• [REQUIRED TASK]: Return only the lines from the top of the material through the line marked by "return mesh", unaltered.

## BEGIN INFORMATION PROVIDED

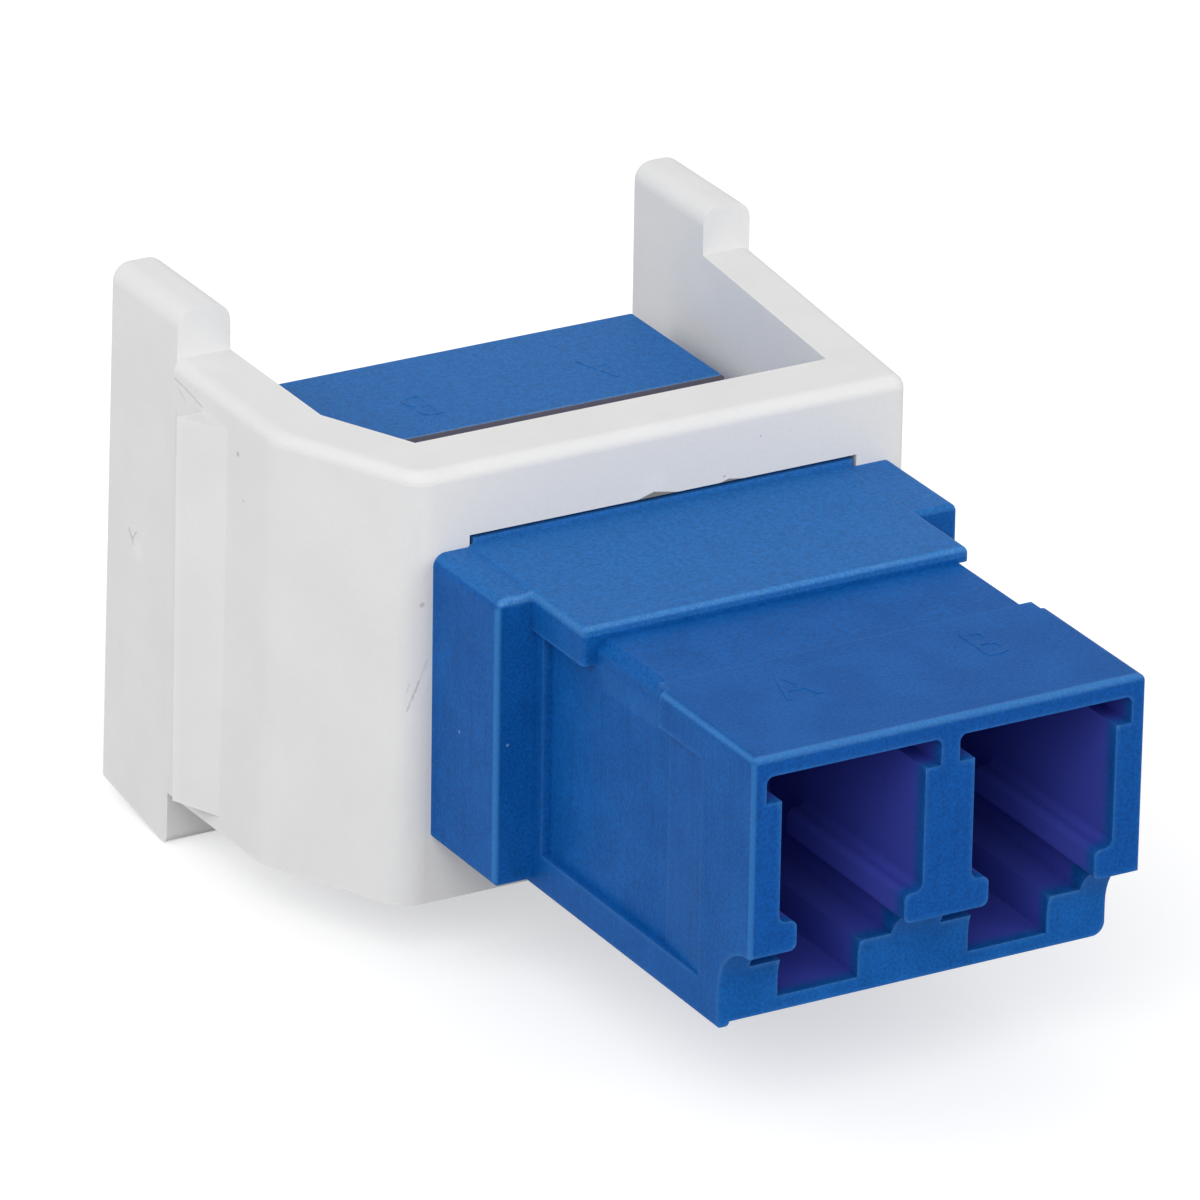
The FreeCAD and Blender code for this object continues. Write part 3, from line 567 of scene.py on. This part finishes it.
def letter_mesh(context, letter, height, rise):
    """A letter of this height, about its own middle, with rounded rims."""
    outline = bpy.data.curves.new("letter", "FONT")
    outline.body = letter
    outline.align_x = "CENTER"
    outline.align_y = "CENTER"
    outline.size = 1.0
    outline.resolution_u = 6
    shape = bpy.data.objects.new("letter", outline)
    context.scene.collection.objects.link(shape)
    context.view_layer.update()
    outline.size = height / shape.dimensions.y
    outline.extrude = rise / 2
    outline.bevel_depth = rise / 2
    outline.bevel_resolution = 1
    outline.offset = -rise / 2
    context.view_layer.update()
    mesh = bpy.data.meshes.new_from_object(shape.evaluated_get(context.evaluated_depsgraph_get()))
    bpy.data.objects.remove(shape)
    return mesh


class ADAPTER_OT_port_letters(bpy.types.Operator):
    """Raise the letters A and B beside the front and the rear ports"""

    bl_idname = "adapter.port_letters"
    bl_label = "Port Letters"

    def execute(self, context):
        sizes = context.scene.adapter_marks
        finish = housing_finish("housing_plastic_marks", context.scene.adapter_housing, edge_highlight=False)
        for letter, name, x, y, ground, turn, share in PORT_LETTERS:
            mesh = letter_mesh(context, letter, sizes.height * share, sizes.rise)
            mesh.transform(Matrix.Diagonal((sizes.width, 1, 1, 1)))
            mesh.transform(Matrix.Rotation(math.radians(turn), 4, "Z"))
            mesh.transform(Matrix.Translation((x * MM, y * MM, ground * MM)))
            mesh.name = f"port_letter_{name}"
            mesh.materials.clear()
            mesh.materials.append(finish.material)
            piece = bpy.data.objects.new(f"port_letter_{name}", mesh)
            context.scene.collection.objects.link(piece)
            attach(piece, "root")
        return {"FINISHED"}


# ---------------------------------------------------------------- studio

# where the camera stands, in millimetres, and its azimuth, elevation and roll, in degrees
CAMERA_PLACE = (-147.927, -265.529, 129.422)
CAMERA_TURN = (29.803, 23.702, 0.911)
CAMERA_LENS = 331.175
CAMERA_SENSOR = 36
CAMERA_REACH = 5.0
FLOOR_GAP = 0.02
# soft lamps: name, setting that holds its power, direction from the object, distance, width
LAMPS = (
    ("key_lamp", "key", (-0.50, -0.62, 0.62), 0.80, 0.60),
    ("side_lamp", "side", (-0.75, 0.35, 0.56), 0.80, 0.60),
    ("fill_lamp", "fill", (0.55, -0.75, 0.30), 0.90, 0.60),
)


def make_camera(scene):
    azimuth, elevation, roll = (math.radians(angle) for angle in CAMERA_TURN)
    forward = Vector((
        math.sin(azimuth) * math.cos(elevation),
        math.cos(azimuth) * math.cos(elevation),
        -math.sin(elevation),
    ))
    level = Vector((math.cos(azimuth), -math.sin(azimuth), 0))
    rise = level.cross(forward)
    right = math.cos(roll) * level + math.sin(roll) * rise
    up = math.cos(roll) * rise - math.sin(roll) * level
    camera = bpy.data.objects.new("camera", bpy.data.cameras.new("camera"))
    scene.collection.objects.link(camera)
    camera.data.lens = CAMERA_LENS
    camera.data.sensor_width = CAMERA_SENSOR
    camera.data.clip_end = CAMERA_REACH
    turn = Matrix((right, up, -forward)).transposed().to_4x4()
    camera.matrix_world = Matrix.Translation(Vector(CAMERA_PLACE) * MM) @ turn
    scene.camera = camera


def make_lamps(scene, sizes, middle):
    for name, setting, direction, distance, width in LAMPS:
        lamp = bpy.data.lights.new(name, "AREA")
        lamp.shape = "DISK"
        lamp.size = width
        lamp.energy = getattr(sizes, setting)
        holder = bpy.data.objects.new(name, lamp)
        scene.collection.objects.link(holder)
        aim = Vector(direction).normalized()
        holder.location = middle + aim * distance
        holder.rotation_euler = aim.to_track_quat("Z", "Y").to_euler()


def make_room(scene, sizes):
    """Even light from all round, and plain white where the room itself is seen."""
    scene.world = bpy.data.worlds.new("room")
    room = Nodes(scene.world)
    lit = room.add("ShaderNodeBackground", inputs={"Color": WHITE, "Strength": sizes.sky})
    white = room.add("ShaderNodeBackground", inputs={"Color": WHITE, "Strength": 1.0})
    shown = room.add("ShaderNodeMixShader", inputs={0: room.seen_directly(), 1: lit, 2: white})
    room.fill(room.tree.nodes["World Output"], {"Surface": shown})


def make_floor(scene, sizes, middle, height):
    """A pale floor that keeps the shadow and fades to white where it is seen."""
    half = sizes.floor / 2
    corners = [
        (middle.x + side * half, middle.y + end * half, height)
        for side, end in ((-1, -1), (1, -1), (1, 1), (-1, 1))
    ]
    mesh = bpy.data.meshes.new("floor")
    mesh.from_pydata(corners, [], [(0, 1, 2, 3)])
    floor = bpy.data.objects.new("floor", mesh)
    scene.collection.objects.link(floor)
    material = bpy.data.materials.new("floor_paper")
    nodes = Nodes(material)
    nodes.tree.nodes.remove(nodes.tree.nodes["Principled BSDF"])
    paper = nodes.add("ShaderNodeBsdfDiffuse", inputs={"Color": opaque(sizes.paper)})
    glow = nodes.add("ShaderNodeEmission", inputs={"Color": WHITE, "Strength": sizes.glow})
    lifted = nodes.add("ShaderNodeAddShader", inputs={0: paper, 1: glow})
    shown = nodes.add("ShaderNodeMixShader", inputs={0: nodes.seen_directly(), 1: paper, 2: lifted})
    nodes.fill(nodes.tree.nodes["Material Output"], {"Surface": shown})
    mesh.materials.append(material)


class ADAPTER_OT_studio(bpy.types.Operator):
    """Set up the pale floor, the soft lamps, the room light and the camera"""

    bl_idname = "adapter.studio"
    bl_label = "Studio"

    def execute(self, context):
        scene = context.scene
        sizes = scene.adapter_studio
        low, high = (Vector(corner) for corner in CAD_BOX)
        middle = (low + high) / 2
        make_camera(scene)
        make_lamps(scene, sizes, middle)
        make_room(scene, sizes)
        make_floor(scene, sizes, middle, low.z - FLOOR_GAP * MM)
        scene.view_settings.view_transform = "Standard"
        return {"FINISHED"}


# ---------------------------------------------------------------- panel and registering

OPERATORS = (
    ADAPTER_OT_frame_finish,
    ADAPTER_OT_housing_finish,
    ADAPTER_OT_sleeve_finish,
    ADAPTER_OT_port_letters,
    ADAPTER_OT_studio,
)
SETTINGS = (
    ("adapter_frame", FrameSettings),
    ("adapter_housing", HousingSettings),
    ("adapter_sleeve", SleeveSettings),
    ("adapter_marks", MarkSettings),
    ("adapter_studio", StudioSettings),
)


class ADAPTER_PT_panel(bpy.types.Panel):
    """The adapter's steps and their settings"""

    bl_idname = "ADAPTER_PT_panel"
    bl_label = "Duplex Fibre Adapter"
    bl_space_type = "VIEW_3D"
    bl_region_type = "UI"
    bl_category = "Adapter"

    def draw(self, context):
        for operator, (name, group) in zip(OPERATORS, SETTINGS):
            box = self.layout.box()
            for setting in group.__annotations__:
                box.prop(getattr(context.scene, name), setting)
            box.operator(operator.bl_idname)


def register():
    for name, group in SETTINGS:
        bpy.utils.register_class(group)
        setattr(bpy.types.Scene, name, PointerProperty(type=group))
    for operator in OPERATORS:
        bpy.utils.register_class(operator)
    bpy.utils.register_class(ADAPTER_PT_panel)


def unregister():
    bpy.utils.unregister_class(ADAPTER_PT_panel)
    for operator in reversed(OPERATORS):
        bpy.utils.unregister_class(operator)
    for name, group in reversed(SETTINGS):
        delattr(bpy.types.Scene, name)
        bpy.utils.unregister_class(group)


def main():
    register()
    bpy.ops.adapter.frame_finish()
    bpy.ops.adapter.housing_finish()
    bpy.ops.adapter.sleeve_finish()
    bpy.ops.adapter.port_letters()
    bpy.ops.adapter.studio()


if __name__ == "__main__":
    main()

## END INFORMATION PROVIDED

• [WRITTEN RESPONSE]:
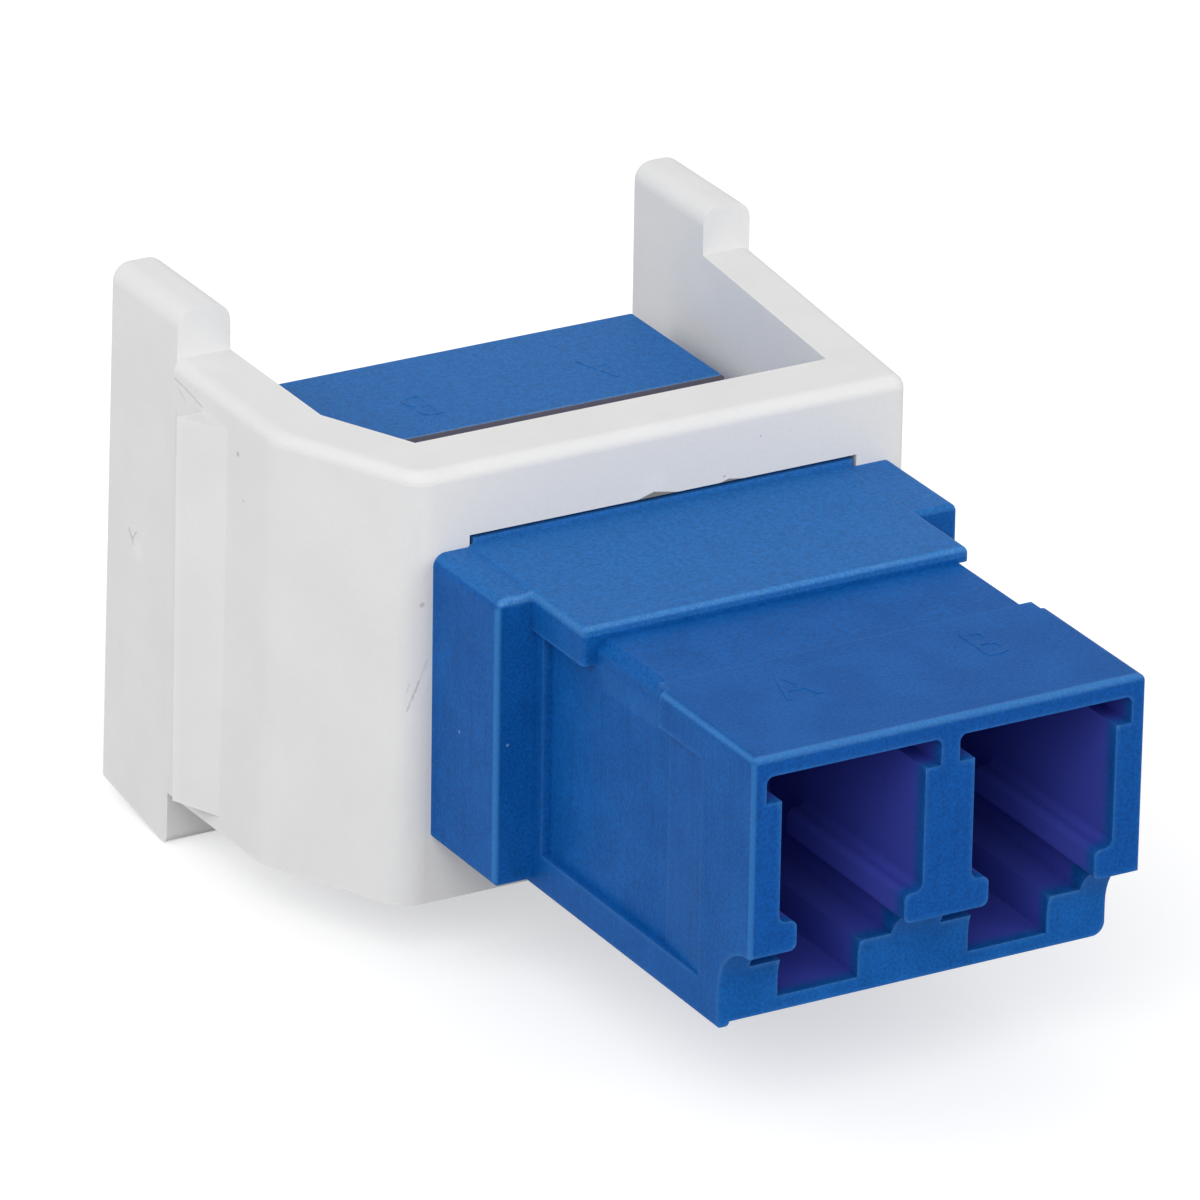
The FreeCAD and Blender code for this object continues. Write part 3, from line 567 of scene.py on. This part finishes it.
def letter_mesh(context, letter, height, rise):
    """A letter of this height, about its own middle, with rounded rims."""
    outline = bpy.data.curves.new("letter", "FONT")
    outline.body = letter
    outline.align_x = "CENTER"
    outline.align_y = "CENTER"
    outline.size = 1.0
    outline.resolution_u = 6
    shape = bpy.data.objects.new("letter", outline)
    context.scene.collection.objects.link(shape)
    context.view_layer.update()
    outline.size = height / shape.dimensions.y
    outline.extrude = rise / 2
    outline.bevel_depth = rise / 2
    outline.bevel_resolution = 1
    outline.offset = -rise / 2
    context.view_layer.update()
    mesh = bpy.data.meshes.new_from_object(shape.evaluated_get(context.evaluated_depsgraph_get()))
    bpy.data.objects.remove(shape)
    return mesh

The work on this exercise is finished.